Problem to work on:
Return every record verbatim.

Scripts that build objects
....
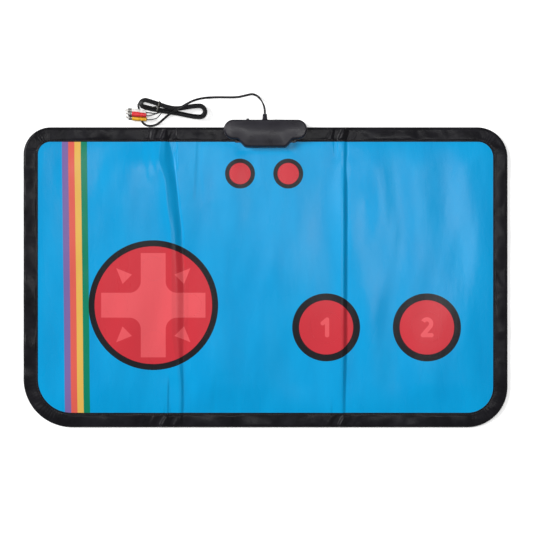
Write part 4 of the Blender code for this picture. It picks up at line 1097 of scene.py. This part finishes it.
def stripe_ink(tree, x, y):
    """Four stripes at the left, a little out of square with the mat: their colour, and where they are."""
    front, back = STRIPES_LEFT
    share = compute(tree, "DIVIDE", plus(tree, y, PRINT_DEPTH / 2), PRINT_DEPTH)
    left = plus(tree, times(tree, share, back - front), front)
    across = compute(tree, "DIVIDE", minus(tree, x, left), STRIPES_WIDTH)
    bands = add_node(tree, "ShaderNodeValToRGB", {"Fac": across})
    bands.color_ramp.interpolation = "CONSTANT"
    stops = bands.color_ramp.elements
    stops[1].position = 0.25
    stops.new(0.5)
    stops.new(0.75)
    for stop, colour in zip(stops, STRIPE_COLOURS):
        stop.color = (*colour, 1)
    return bands.outputs["Color"], within(tree, apart(tree, across, 0.5), 0.5)


def lay_disc(tree, ink, distance, radii):
    """A red disc in a black ring."""
    ink = lay_ink(tree, ink, PRINT_BLACK, within(tree, distance, radii[0]))
    return lay_ink(tree, ink, PRINT_RED, within(tree, distance, radii[1]))


def printed_vinyl():
    made, tree, shader = principled("printed_vinyl", BLUE, 0.32, 0.11)
    place = object_place(tree)
    parts = add_node(tree, "ShaderNodeSeparateXYZ", {"Vector": place})
    x, y = parts.outputs["X"], parts.outputs["Y"]

    # the vinyl's blue, with faint cloudy streaks along the mat's depth: painted sheen and shade, lighter and
    # whiter in some streaks and darker in others
    drawn = add_node(tree, "ShaderNodeMapping", {"Vector": place, "Scale": (1, 0.28, 1)}).outputs["Vector"]
    red, green, blue = BLUE
    ink = two_tone(tree, noise(tree, drawn, 26, 4, 0.55), (red * 0.5, green * 0.92, blue * 0.94),
                   (red * 2.2, green * 1.05, blue * 1.04), 0.32, 0.68)
    ink = lay_ink(tree, ink, *stripe_ink(tree, x, y))

    cx, cy = shifted(tree, x, y, CROSS_PLACE)
    ink = lay_disc(tree, ink, away(tree, cx, cy), CROSS_RADII)
    ink = lay_ink(tree, ink, PRINT_PINK, either(tree, cross_mask(tree, cx, cy), wedge_mask(tree, cx, cy)))
    for name in ("action_pad_one", "action_pad_two", "reset_pad", "start_pad"):
        px, py = shifted(tree, x, y, STEP_PADS[name])
        ink = lay_disc(tree, ink, away(tree, px, py), ROUND_RADII if "action" in name else SMALL_RADII)
        if name == "action_pad_one":
            ink = lay_ink(tree, ink, PRINT_PINK, strokes(tree, px, py, ONE))
        elif name == "action_pad_two":
            ink = lay_ink(tree, ink, PRINT_PINK, numeral_two(tree, px, py))

    # embossed grain, and a satin skin that is more worn in some places
    pebbles = add_node(tree, "ShaderNodeTexVoronoi", {"Vector": place, "Scale": 900}, feature="SMOOTH_F1")
    relief = plus(tree, pebbles.outputs["Distance"], times(tree, noise(tree, place, 2200), 0.35))
    grain = bumped(tree, relief, 0.22, 0.00025)
    wire_up(tree, shader, ink, rescaled(tree, noise(tree, drawn, 14, 5), 0.22, 0.33, 0.3, 0.7),
            bumped(tree, noise(tree, drawn, 150, 3), 0.30, 0.0006, grain))
    return made


def lay_half(layer, material, solids):
    """One half of a layer of the mat: its material, and the solids of two panels that it stands for."""
    layer.data.materials.clear()
    layer.data.materials.append(material)
    if solids:
        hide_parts(*solids)
    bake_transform(layer)


def flat_at(level):
    return lambda xs, ys: np.full(xs.shape, level)


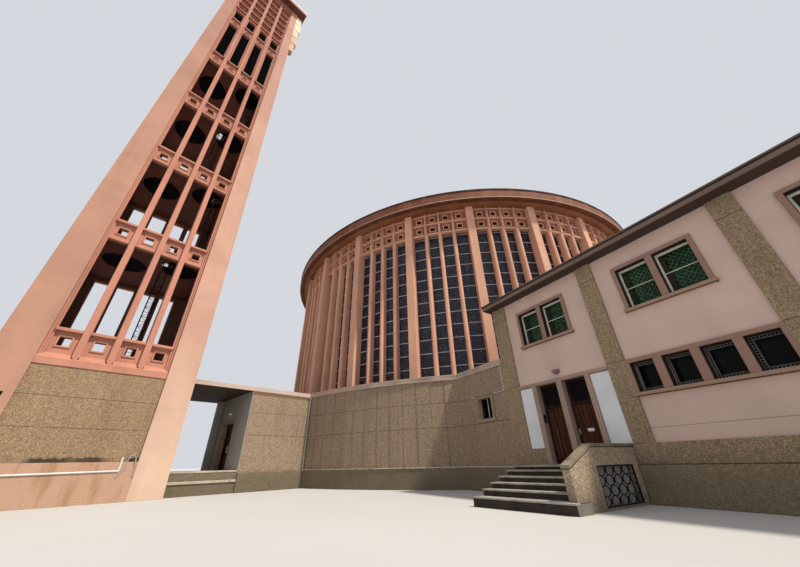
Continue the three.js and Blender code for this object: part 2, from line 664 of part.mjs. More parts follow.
....
Answer for this exercise:
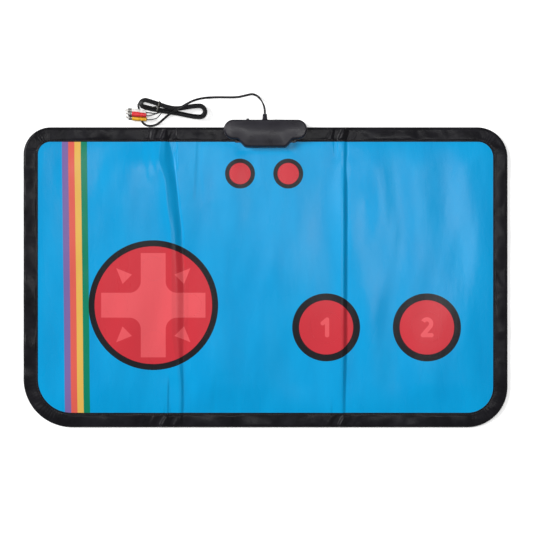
Write part 4 of the Blender code for this picture. It picks up at line 1097 of scene.py. This part finishes it.
def stripe_ink(tree, x, y):
    """Four stripes at the left, a little out of square with the mat: their colour, and where they are."""
    front, back = STRIPES_LEFT
    share = compute(tree, "DIVIDE", plus(tree, y, PRINT_DEPTH / 2), PRINT_DEPTH)
    left = plus(tree, times(tree, share, back - front), front)
    across = compute(tree, "DIVIDE", minus(tree, x, left), STRIPES_WIDTH)
    bands = add_node(tree, "ShaderNodeValToRGB", {"Fac": across})
    bands.color_ramp.interpolation = "CONSTANT"
    stops = bands.color_ramp.elements
    stops[1].position = 0.25
    stops.new(0.5)
    stops.new(0.75)
    for stop, colour in zip(stops, STRIPE_COLOURS):
        stop.color = (*colour, 1)
    return bands.outputs["Color"], within(tree, apart(tree, across, 0.5), 0.5)


def lay_disc(tree, ink, distance, radii):
    """A red disc in a black ring."""
    ink = lay_ink(tree, ink, PRINT_BLACK, within(tree, distance, radii[0]))
    return lay_ink(tree, ink, PRINT_RED, within(tree, distance, radii[1]))


def printed_vinyl():
    made, tree, shader = principled("printed_vinyl", BLUE, 0.32, 0.11)
    place = object_place(tree)
    parts = add_node(tree, "ShaderNodeSeparateXYZ", {"Vector": place})
    x, y = parts.outputs["X"], parts.outputs["Y"]

    # the vinyl's blue, with faint cloudy streaks along the mat's depth: painted sheen and shade, lighter and
    # whiter in some streaks and darker in others
    drawn = add_node(tree, "ShaderNodeMapping", {"Vector": place, "Scale": (1, 0.28, 1)}).outputs["Vector"]
    red, green, blue = BLUE
    ink = two_tone(tree, noise(tree, drawn, 26, 4, 0.55), (red * 0.5, green * 0.92, blue * 0.94),
                   (red * 2.2, green * 1.05, blue * 1.04), 0.32, 0.68)
    ink = lay_ink(tree, ink, *stripe_ink(tree, x, y))

    cx, cy = shifted(tree, x, y, CROSS_PLACE)
    ink = lay_disc(tree, ink, away(tree, cx, cy), CROSS_RADII)
    ink = lay_ink(tree, ink, PRINT_PINK, either(tree, cross_mask(tree, cx, cy), wedge_mask(tree, cx, cy)))
    for name in ("action_pad_one", "action_pad_two", "reset_pad", "start_pad"):
        px, py = shifted(tree, x, y, STEP_PADS[name])
        ink = lay_disc(tree, ink, away(tree, px, py), ROUND_RADII if "action" in name else SMALL_RADII)
        if name == "action_pad_one":
            ink = lay_ink(tree, ink, PRINT_PINK, strokes(tree, px, py, ONE))
        elif name == "action_pad_two":
            ink = lay_ink(tree, ink, PRINT_PINK, numeral_two(tree, px, py))

    # embossed grain, and a satin skin that is more worn in some places
    pebbles = add_node(tree, "ShaderNodeTexVoronoi", {"Vector": place, "Scale": 900}, feature="SMOOTH_F1")
    relief = plus(tree, pebbles.outputs["Distance"], times(tree, noise(tree, place, 2200), 0.35))
    grain = bumped(tree, relief, 0.22, 0.00025)
    wire_up(tree, shader, ink, rescaled(tree, noise(tree, drawn, 14, 5), 0.22, 0.33, 0.3, 0.7),
            bumped(tree, noise(tree, drawn, 150, 3), 0.30, 0.0006, grain))
    return made


def lay_half(layer, material, solids):
    """One half of a layer of the mat: its material, and the solids of two panels that it stands for."""
    layer.data.materials.clear()
    layer.data.materials.append(material)
    if solids:
        hide_parts(*solids)
    bake_transform(layer)


def flat_at(level):
    return lambda xs, ys: np.full(xs.shape, level)


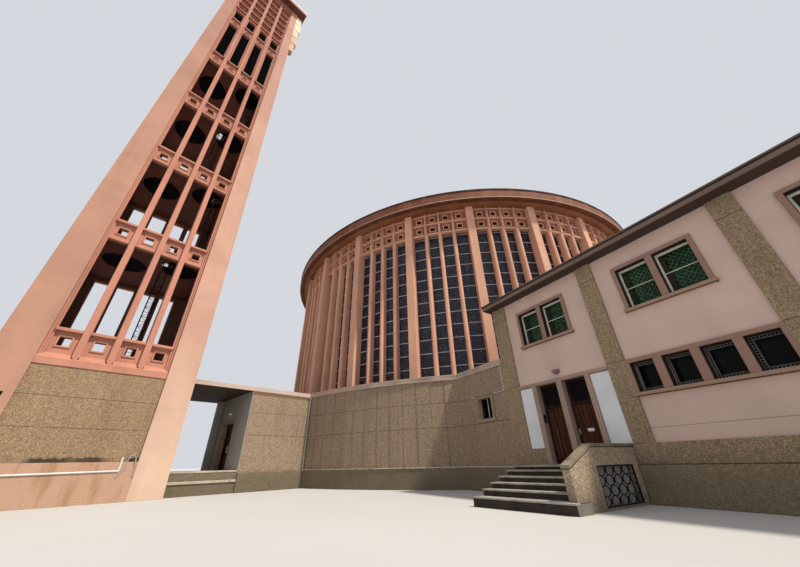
Continue the three.js and Blender code for this object: part 2, from line 664 of part.mjs. More parts follow.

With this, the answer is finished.